> [Rows from a dataset]:
═══
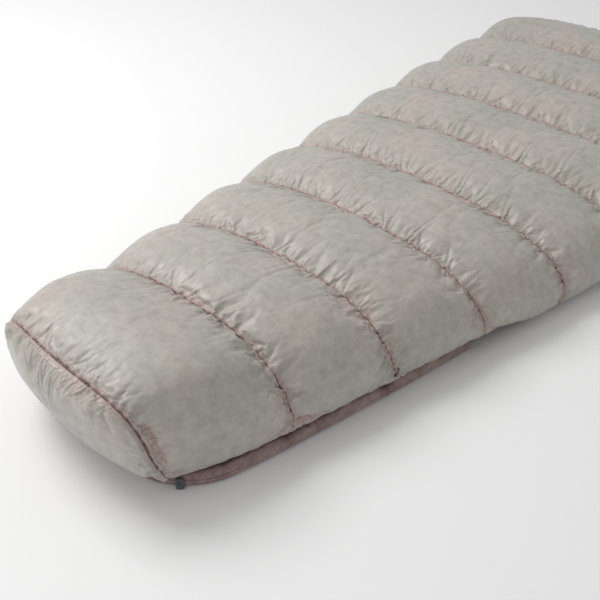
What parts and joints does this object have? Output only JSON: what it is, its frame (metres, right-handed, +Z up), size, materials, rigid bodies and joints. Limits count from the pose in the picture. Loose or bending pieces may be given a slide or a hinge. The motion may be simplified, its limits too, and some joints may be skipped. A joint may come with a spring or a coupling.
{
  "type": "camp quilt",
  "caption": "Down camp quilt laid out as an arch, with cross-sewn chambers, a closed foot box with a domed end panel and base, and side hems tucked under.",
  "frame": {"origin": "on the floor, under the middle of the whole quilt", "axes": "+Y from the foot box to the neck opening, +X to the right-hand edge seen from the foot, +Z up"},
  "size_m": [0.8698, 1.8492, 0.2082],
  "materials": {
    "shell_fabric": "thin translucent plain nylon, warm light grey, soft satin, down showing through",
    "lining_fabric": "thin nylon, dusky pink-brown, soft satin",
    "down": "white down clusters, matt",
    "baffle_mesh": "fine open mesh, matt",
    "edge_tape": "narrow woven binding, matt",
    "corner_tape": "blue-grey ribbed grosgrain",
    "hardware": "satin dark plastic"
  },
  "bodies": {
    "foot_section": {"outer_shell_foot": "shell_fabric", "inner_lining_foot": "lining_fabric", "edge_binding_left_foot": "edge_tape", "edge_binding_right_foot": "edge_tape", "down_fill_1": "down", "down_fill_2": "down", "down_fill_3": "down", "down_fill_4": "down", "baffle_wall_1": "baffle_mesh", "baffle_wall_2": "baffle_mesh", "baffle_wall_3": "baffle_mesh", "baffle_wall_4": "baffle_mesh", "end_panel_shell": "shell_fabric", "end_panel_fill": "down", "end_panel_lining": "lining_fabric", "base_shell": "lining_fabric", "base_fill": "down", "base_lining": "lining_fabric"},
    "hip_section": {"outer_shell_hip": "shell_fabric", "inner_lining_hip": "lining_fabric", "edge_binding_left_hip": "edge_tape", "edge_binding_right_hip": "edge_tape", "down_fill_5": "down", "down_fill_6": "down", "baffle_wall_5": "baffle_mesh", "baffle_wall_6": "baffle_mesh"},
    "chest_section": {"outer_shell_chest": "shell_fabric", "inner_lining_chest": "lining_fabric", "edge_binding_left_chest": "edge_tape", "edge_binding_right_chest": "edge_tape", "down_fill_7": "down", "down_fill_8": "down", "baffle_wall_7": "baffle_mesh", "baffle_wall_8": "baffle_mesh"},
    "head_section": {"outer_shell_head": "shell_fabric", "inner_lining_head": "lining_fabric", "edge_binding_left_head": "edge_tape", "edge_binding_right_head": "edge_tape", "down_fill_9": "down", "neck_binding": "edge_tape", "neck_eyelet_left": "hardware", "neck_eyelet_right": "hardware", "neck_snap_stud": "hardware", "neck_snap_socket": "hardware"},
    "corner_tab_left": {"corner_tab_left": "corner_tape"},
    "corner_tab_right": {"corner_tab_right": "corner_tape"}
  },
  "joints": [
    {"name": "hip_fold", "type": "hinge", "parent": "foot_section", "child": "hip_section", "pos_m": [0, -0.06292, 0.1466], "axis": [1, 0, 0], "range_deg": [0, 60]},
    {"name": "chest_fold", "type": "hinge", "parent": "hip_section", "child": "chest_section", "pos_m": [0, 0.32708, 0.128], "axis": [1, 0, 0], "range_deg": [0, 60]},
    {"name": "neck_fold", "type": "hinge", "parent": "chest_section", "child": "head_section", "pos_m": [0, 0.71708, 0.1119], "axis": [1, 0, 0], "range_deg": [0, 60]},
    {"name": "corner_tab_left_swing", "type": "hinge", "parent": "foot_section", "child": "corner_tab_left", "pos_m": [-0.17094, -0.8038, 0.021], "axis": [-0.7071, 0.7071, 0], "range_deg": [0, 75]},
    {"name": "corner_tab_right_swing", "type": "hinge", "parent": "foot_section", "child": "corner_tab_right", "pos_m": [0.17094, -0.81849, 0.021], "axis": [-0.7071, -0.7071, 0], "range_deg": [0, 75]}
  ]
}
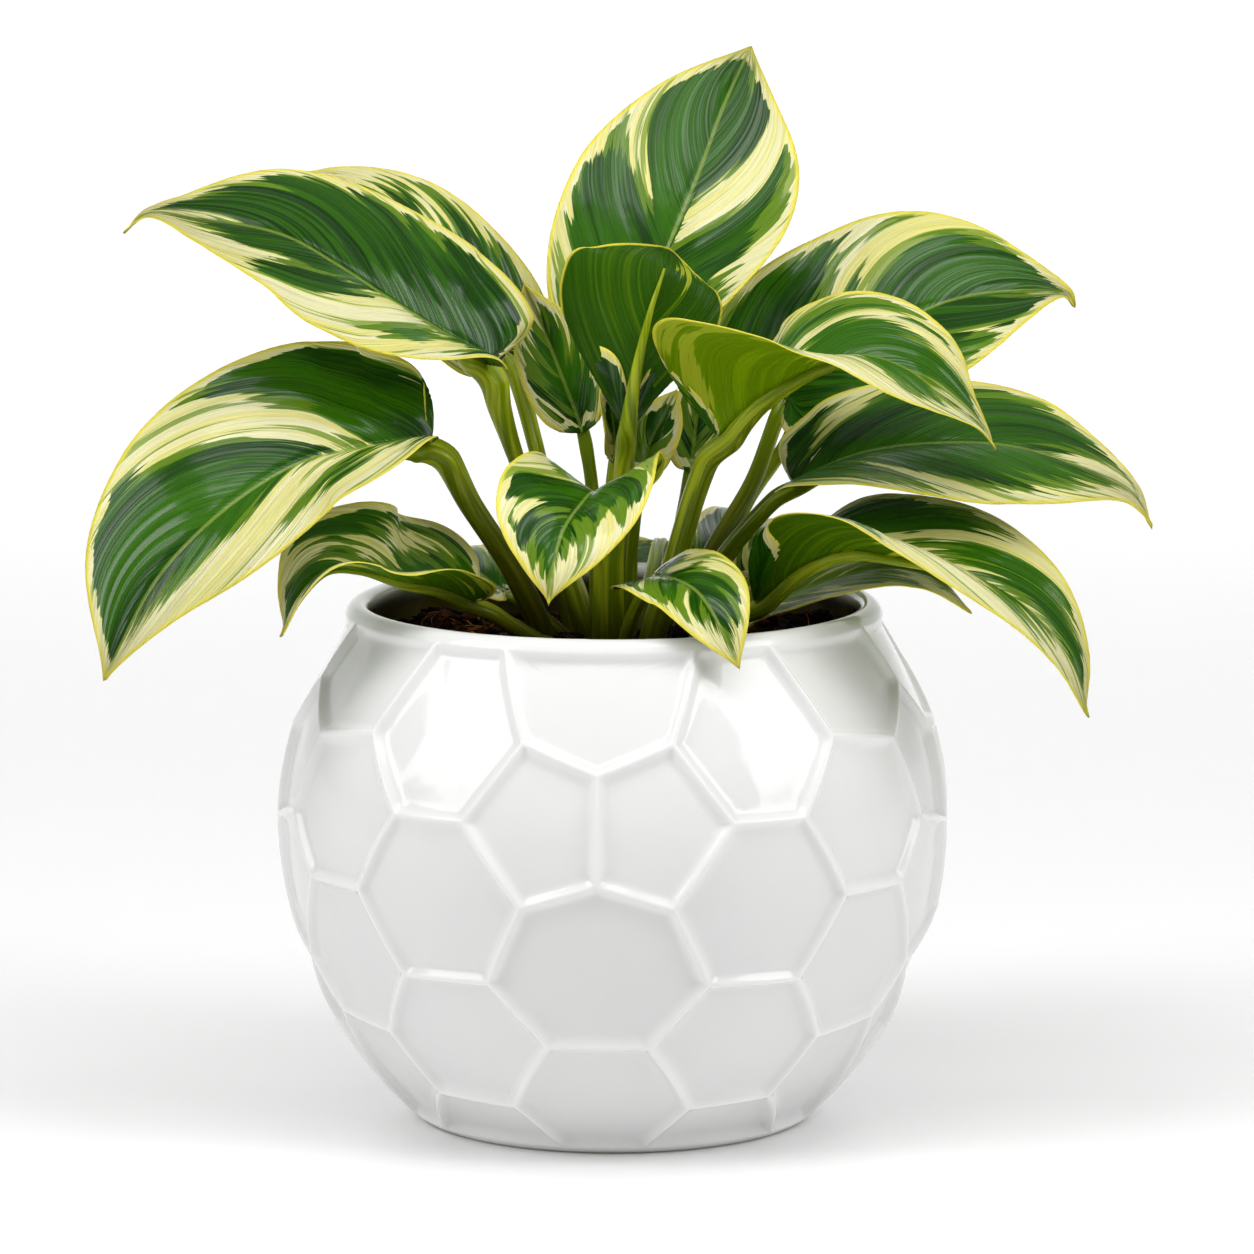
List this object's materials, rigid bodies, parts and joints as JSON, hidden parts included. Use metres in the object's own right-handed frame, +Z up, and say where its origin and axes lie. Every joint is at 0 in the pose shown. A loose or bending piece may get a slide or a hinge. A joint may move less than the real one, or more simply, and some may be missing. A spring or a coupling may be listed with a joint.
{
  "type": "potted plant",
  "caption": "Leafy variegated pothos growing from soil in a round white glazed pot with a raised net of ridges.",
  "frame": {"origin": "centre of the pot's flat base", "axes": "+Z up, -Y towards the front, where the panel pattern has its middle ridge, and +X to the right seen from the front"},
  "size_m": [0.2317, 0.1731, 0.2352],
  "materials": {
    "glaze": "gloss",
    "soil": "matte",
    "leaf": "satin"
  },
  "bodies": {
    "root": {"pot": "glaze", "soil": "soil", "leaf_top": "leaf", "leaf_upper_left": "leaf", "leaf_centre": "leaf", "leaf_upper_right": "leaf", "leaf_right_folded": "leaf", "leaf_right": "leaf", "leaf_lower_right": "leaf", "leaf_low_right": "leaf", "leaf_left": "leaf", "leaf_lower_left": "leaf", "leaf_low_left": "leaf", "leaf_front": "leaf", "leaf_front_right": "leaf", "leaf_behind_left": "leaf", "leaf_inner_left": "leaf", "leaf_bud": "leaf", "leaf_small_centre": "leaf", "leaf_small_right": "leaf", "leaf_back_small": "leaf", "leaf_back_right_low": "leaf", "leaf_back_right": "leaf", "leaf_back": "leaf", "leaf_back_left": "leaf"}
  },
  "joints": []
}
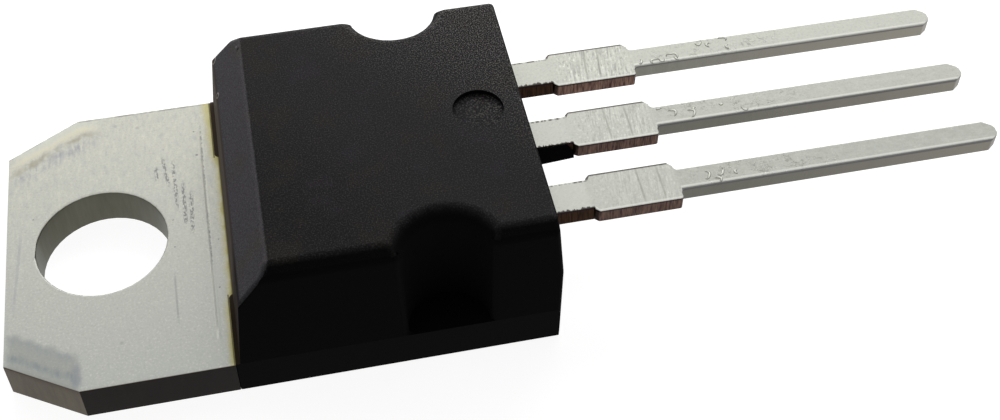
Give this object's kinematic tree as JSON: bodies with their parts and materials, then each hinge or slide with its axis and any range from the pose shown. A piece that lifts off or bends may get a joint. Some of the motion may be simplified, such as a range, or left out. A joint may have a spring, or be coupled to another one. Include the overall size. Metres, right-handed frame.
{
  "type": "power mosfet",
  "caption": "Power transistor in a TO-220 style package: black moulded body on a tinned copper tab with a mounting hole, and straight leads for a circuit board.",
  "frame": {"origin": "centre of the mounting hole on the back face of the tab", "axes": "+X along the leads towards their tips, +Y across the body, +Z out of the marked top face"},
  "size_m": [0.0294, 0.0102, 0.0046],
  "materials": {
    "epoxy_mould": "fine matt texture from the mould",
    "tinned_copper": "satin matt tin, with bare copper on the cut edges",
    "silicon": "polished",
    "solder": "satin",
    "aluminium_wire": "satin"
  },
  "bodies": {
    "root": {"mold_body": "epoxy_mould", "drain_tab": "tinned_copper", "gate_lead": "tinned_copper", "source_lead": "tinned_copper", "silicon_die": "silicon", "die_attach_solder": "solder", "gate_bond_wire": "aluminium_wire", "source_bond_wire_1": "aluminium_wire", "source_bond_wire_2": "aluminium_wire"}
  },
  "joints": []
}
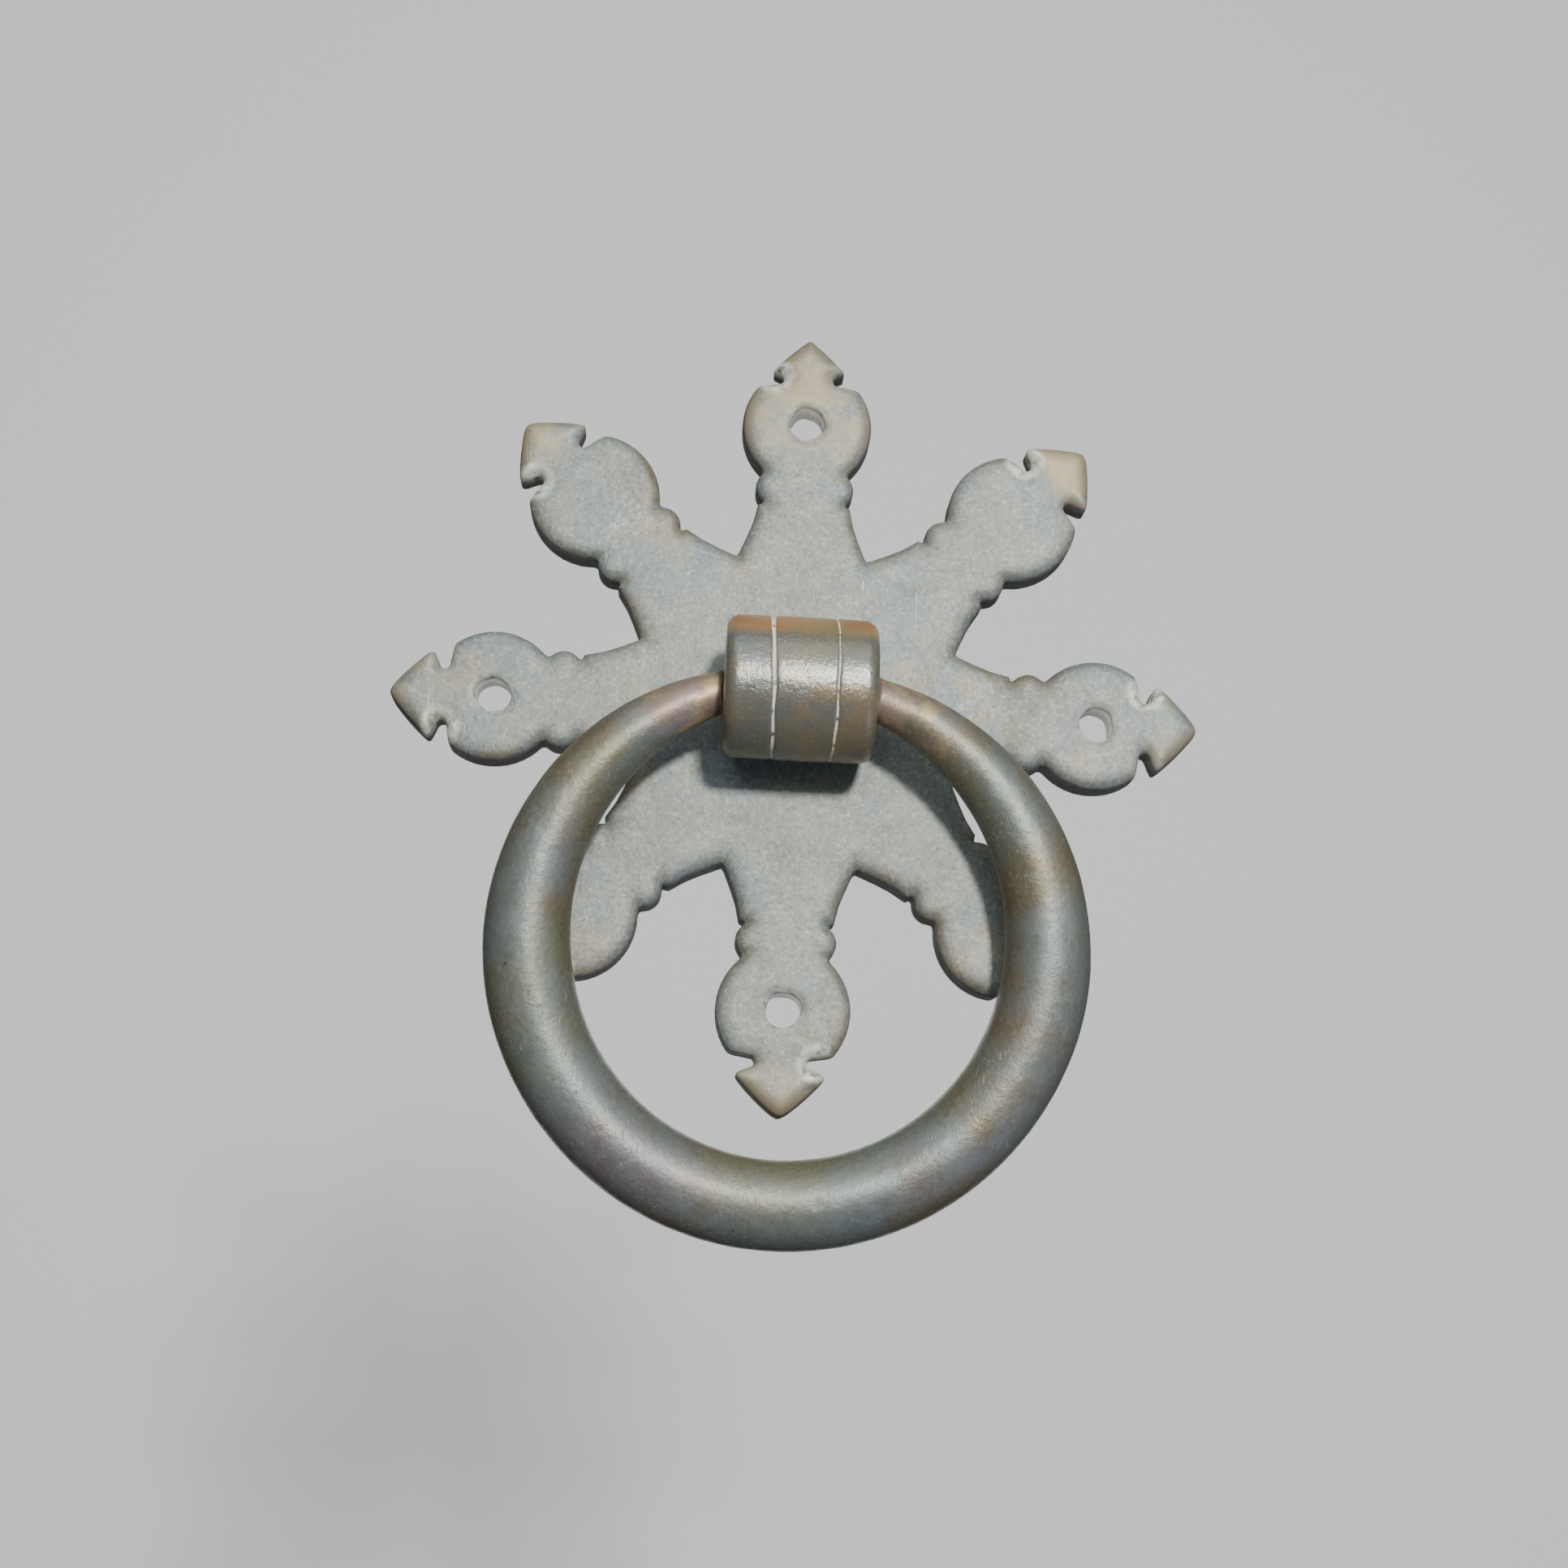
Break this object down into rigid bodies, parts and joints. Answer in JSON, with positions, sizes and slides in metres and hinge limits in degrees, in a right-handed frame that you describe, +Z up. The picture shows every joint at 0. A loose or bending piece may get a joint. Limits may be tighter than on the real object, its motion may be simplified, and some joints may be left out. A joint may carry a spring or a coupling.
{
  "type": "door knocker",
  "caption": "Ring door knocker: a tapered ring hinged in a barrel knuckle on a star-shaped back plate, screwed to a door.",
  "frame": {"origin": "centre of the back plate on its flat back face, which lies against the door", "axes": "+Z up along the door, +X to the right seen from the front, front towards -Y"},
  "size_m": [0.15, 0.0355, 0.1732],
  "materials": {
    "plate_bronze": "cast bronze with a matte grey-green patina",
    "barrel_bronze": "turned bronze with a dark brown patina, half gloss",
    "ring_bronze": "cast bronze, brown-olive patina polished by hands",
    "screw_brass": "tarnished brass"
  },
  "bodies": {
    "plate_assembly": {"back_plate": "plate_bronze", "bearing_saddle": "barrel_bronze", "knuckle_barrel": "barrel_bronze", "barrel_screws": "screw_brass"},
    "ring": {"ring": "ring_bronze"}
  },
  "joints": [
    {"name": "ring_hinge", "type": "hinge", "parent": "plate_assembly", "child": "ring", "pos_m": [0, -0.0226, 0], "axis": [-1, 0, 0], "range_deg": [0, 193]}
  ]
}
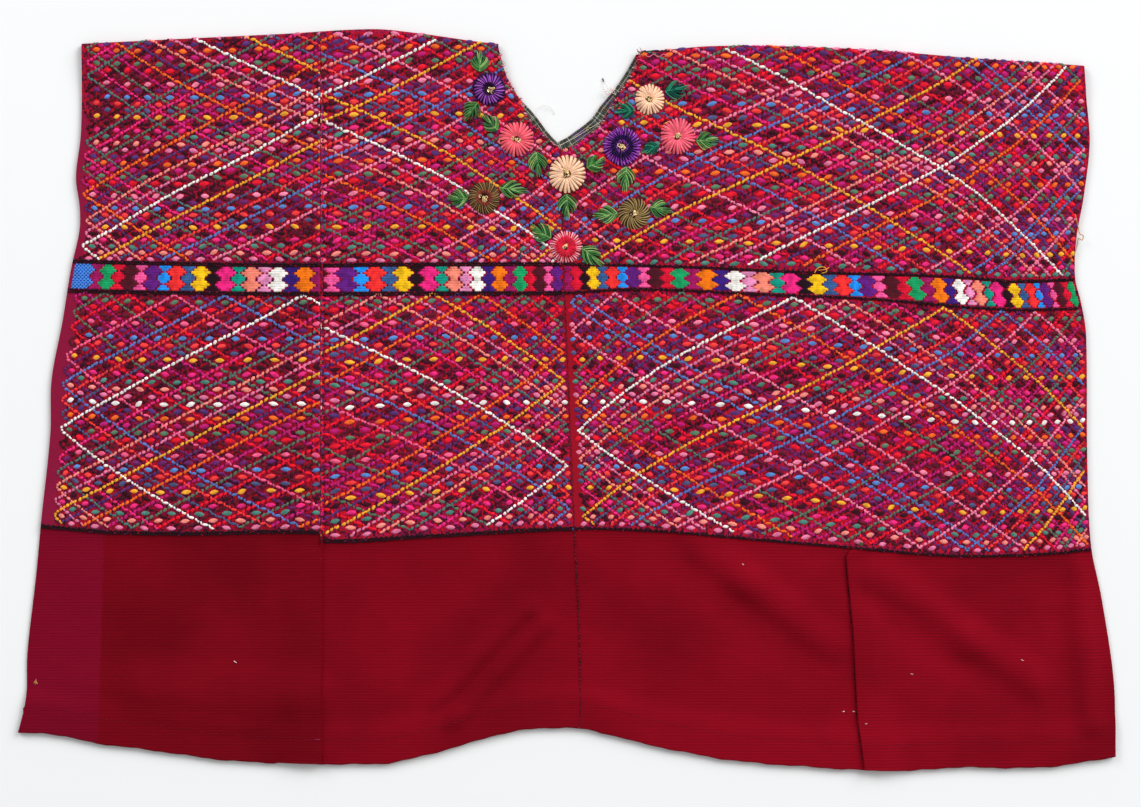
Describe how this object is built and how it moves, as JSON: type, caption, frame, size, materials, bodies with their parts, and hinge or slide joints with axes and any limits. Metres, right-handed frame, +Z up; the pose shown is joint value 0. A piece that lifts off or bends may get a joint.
═══
> [Prompt]:
Write out every line from the entries where "their" appears.

> [Response to this exercise]:
Give this object's kinematic tree as JSON: bodies with their parts and materials, then each hinge or slide with its axis and any range from the pose shown. A piece that lifts off or bends may get a joint. Some of the motion may be simplified, such as a range, or left out. A joint may have a spring, or be coupled to another one. Include the overall size. Metres, right-handed frame.
  "frame": {"origin": "centre of the mounting hole on the back face of the tab", "axes": "+X along the leads towards their tips, +Y across the body, +Z out of the marked top face"},
Describe how this object is built and how it moves, as JSON: type, caption, frame, size, materials, bodies with their parts, and hinge or slide joints with axes and any limits. Metres, right-handed frame, +Z up; the pose shown is joint value 0. A piece that lifts off or bends may get a joint.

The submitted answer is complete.